Sunday, July 15, 2012

A Crap Shoot

You are midway through breakfast this morning with Jim Alexander, a chum and a writing chum, when the conversation turns beyond mere politics to the political and economical effects on the current job market.  Within that framework, you both agree how evolving changes in the wider aspects of publishing make it even more of a risk for the writer who brings to the table hopes not only of finding a sensible publisher but of making some semblance of a living out of any single publishing project.

“A crap shoot,” Alexander observed.  You were quick to agree.  All one has going in, unless one is an established market platform, is the enthusiasm for the project at hand.  This enthusiasm reminds you of a word used to define one of the capacities of copper, explaining at once the wide popularity of copper wire.

Not only is copper an excellent conduit for the passage of electricity, it as well is ductile, meaning it has the capacity to be drawn into wire, sometimes of a remarkably small diameter.  Enthusiasm is, or should be ductile; it is drawn out as the project progresses from the first insanity of early draft to the more nuanced iterations of its layered meanings.

At some point, the wire may be drawn beyond the point where the atoms can hold themselves together.  Sometimes the energy for a project is drawn so thin that the project snaps, having lost its ductility while the writer has lost enthusiasm.

These capacities—to be drawn out and to snap—haunt writers.  There is the potential in the writer’s mind for each project to be the last.  You’ve noted it and link it with one of the laws governing matter you learned of in high school physics.  The law of conservation of matter, in this case, refers to the potential for a writer to run out of the process of connectivity.

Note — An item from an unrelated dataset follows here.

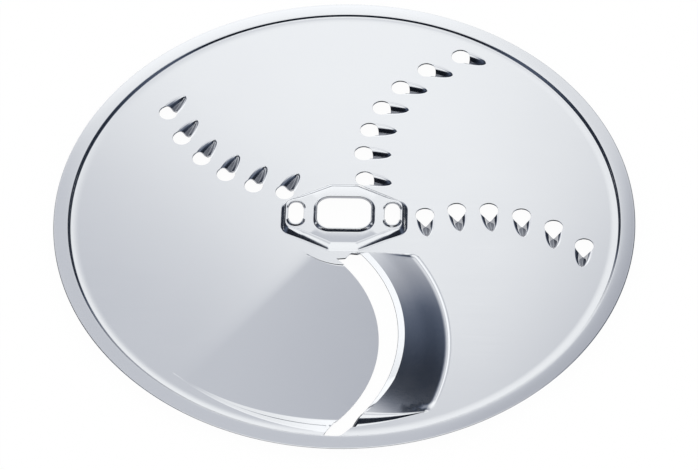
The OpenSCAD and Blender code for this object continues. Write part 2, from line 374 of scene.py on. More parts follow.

Said writer will suddenly appear to be on a sustained vacation from connecting sufficient concepts and awareness of the behavior of matter and individuals to allow for the creation of new material.  A potential remedy is often seen when some writers appear to be repeating previous work or philosophical bent.

Your approach to this writer’s dilemma is to embrace it head on.  You’ve noted the unparalleled tingle accompanying the sense of running on empty.  By this, you’d meant running with no thesis or theme or target for your inquisitiveness or your ire or your sense of injustice or your sense of impatience.  All these qualities, when present, can be mined for ideas and the energy to mine and smelt them into something tangible and useful.  The tingle of fear the absence of these qualities produce is often enough to set you back on the horse of narrative that has unceremoniously thrown you.

You count on the enthusiasm for a project.  At first blush, when the project presents itself and you can feel the tingles of excitement from the way all those lines are drawn to illustrate the connections between things you had not previously seen connected, you are as ecstatic as you have been from falling in love.

This is indeed the same thing; you are in fact falling in love and about to enter a relationship of some unparalleled intimacy where your secrets will be revealed and where secrets will be revealed to you.

Also worthy of note, your sense of enthusiasm is better served as a cocktail, equal parts of enthusiasm and curiosity and attraction and bloody, heart-tingling fear that this might be your last chance, that you might not be the equal of this challenge.

Splendid cocktail, fueled with your sense of running vulnerable, with all your jokes used, all your memorized facts used or somehow forgotten.  Then it becomes the most romantic of all, when you are alone with the project, naked, original, defenseless against the fears that you might not be able to bring this one off.

Of course it matters to you, but only after the project is engaged and you have the sense of being in it, as honest and fearful and hopeful as you believe yourself capable.

But there is more.

There is always more.

And you go rushing after the tail of this passing comet.